Kripto para bilinirliği, araştırmanın en dikkat çekici sonuçlarından birini oluşturuyor. Üç yıldır değişmeyen yüzde 99’luk oran, bilinirliğin artık doygunluk noktasına ulaştığını net biçimde ortaya koyuyor. Buna rağmen, işlem yapanların oranı her yıl düzenli biçimde artmaya devam ediyor. 2020 yılında yalnızca yüzde 16 düzeyinde olan bilinirlik, bugün neredeyse tüm topluma yayılmış durumda. Bu tablo, dijital finans kültürünün ne kadar hızlı geliştiğini somut biçimde gösteriyor.
Kripto yatırımcılarının davranışı giderek olgunlaşıyor ve yön değiştiriyor
Türkiye’de kriptoyla işlem yapan bireylerin oranı bu yıl yüzde 31’e çıktı. Bu artış, her üç kişiden birinin artık aktif olarak kriptoyla işlem yaptığını gösteriyor. Katılımcıların beşte biri, son altı ay içinde kripto piyasasına adım attığını ifade etti. Bunun yanında, uzun vadeli yatırım yapma eğiliminin de güçlendiği görülüyor. Her ne kadar birçok kullanıcı kısa vadeli kazanç hedeflese de, yatırımcıların önemli bir kısmı artık kriptoyu sürdürülebilir bir finansal araç olarak değerlendiriyor.
Yatırım tercihlerinde dikkat çeken bir değişim gözlemleniyor. Katılımcıların çoğu hâlâ en güvenilir yatırım aracı olarak altını görüyor, buna rağmen kripto paralar giderek daha fazla tercih ediliyor. Her üç kişiden biri, artık kriptoyu tasarruf ve yatırım alternatifi olarak değerlendiriyor. Bu oran, Türk lirası, gayrimenkul, borsa ve bireysel emeklilik gibi klasik araçları geride bırakmış durumda. Tüm bunların yanında, kripto paraların yatırım algısında kazandığı bu güç, finansal davranışlarda köklü bir dönüşümün işareti olarak yorumlanabilir.

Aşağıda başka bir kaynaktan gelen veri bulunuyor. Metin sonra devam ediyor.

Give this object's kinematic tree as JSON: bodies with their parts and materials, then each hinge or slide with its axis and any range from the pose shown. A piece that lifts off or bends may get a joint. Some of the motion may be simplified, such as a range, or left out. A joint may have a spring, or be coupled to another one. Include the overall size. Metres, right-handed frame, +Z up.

Araştırma, kripto kullanıcılarının motivasyonlarını da detaylı biçimde ortaya koyuyor. En güçlü motivasyon yüksek getiri potansiyeli olurken, kısa vadeli işlem alışkanlığı hâlâ yaygınlığını koruyor. Katılımcıların dörtte üçü kriptoyu kısa vadeli kazanç fırsatı olarak görüyor. Ne var ki, kullanıcıların büyük kısmı aynı zamanda uzun vadeli yatırım amacıyla da kripto varlıklara yöneliyor. Bu durum, yatırım bilincinin giderek olgunlaştığını gösteriyor.
Kripto paraların geleceğine dair beklentilerde de dikkat çekici bir yükseliş yaşanıyor. 2022’de yüzde 27 olan “kriptonun kullanım alanı artacak” düşüncesi, 2025’te yüzde 54’e yükseldi. Bu fark, kriptonun artık kısa vadeli bir moda değil, kalıcı bir yatırım tercihi olarak değerlendirildiğini ortaya koyuyor. Öte yandan, kriptoyu sadece popüler olduğu için tercih edenlerin oranı yüzde 37’ye düşmüş durumda. Bu da kullanıcı bilincinin derinleştiğini gösteren önemli bir bulgu olarak öne çıkıyor.
Teknik kavramlara olan aşinalıkta ise ilerleme sınırlı. Staking, Web3 ve tokenizasyon hâlâ en az bilinen terimler arasında yer alıyor. Katılımcıların yalnızca yüzde 8’i tokenizasyon kavramını, yüzde 12’si ise staking kavramını bildiğini belirtiyor. Buna rağmen, kripto işlemi yapmanın kolay olduğu yönündeki algı oldukça güçlü. Katılımcıların yüzde 77’si işlemleri kolay bulurken, yalnızca yüzde 4’ü bunu “zor” olarak nitelendiriyor.
Araştırmada demografik veriler de dikkat çekici sonuçlar sunuyor. 25-34 yaş aralığındaki kullanıcılar kripto ekosisteminde ağırlığını artırıyor. Bu yaş grubunda işlem yapanların oranı yüzde 34’e çıktı. Ortalama kullanıcı yaşı 34,2 olarak ölçülürken, tüm eğitim gruplarında işlem oranlarının arttığı gözlemlendi. Eğitim düzeyi ne olursa olsun, kripto yatırımına yönelim her geçen yıl daha geniş bir tabana yayılıyor.
Kullanıcıların platform tercihlerinde güvenlik önceliğini koruyor. Katılımcıların tamamına yakını, işlem yaptığı platformun güvenilir olmasını bekliyor. Bunun yanında, her iki kullanıcıdan biri kişisel avantajlar sunan hizmetleri tercih ettiğini ifade ediyor. Tüm bunların yanında, platformların kullanıcı deneyimini artıracak yenilikçi çözümler geliştirmesi gerektiği yönünde ortak bir beklenti bulunuyor.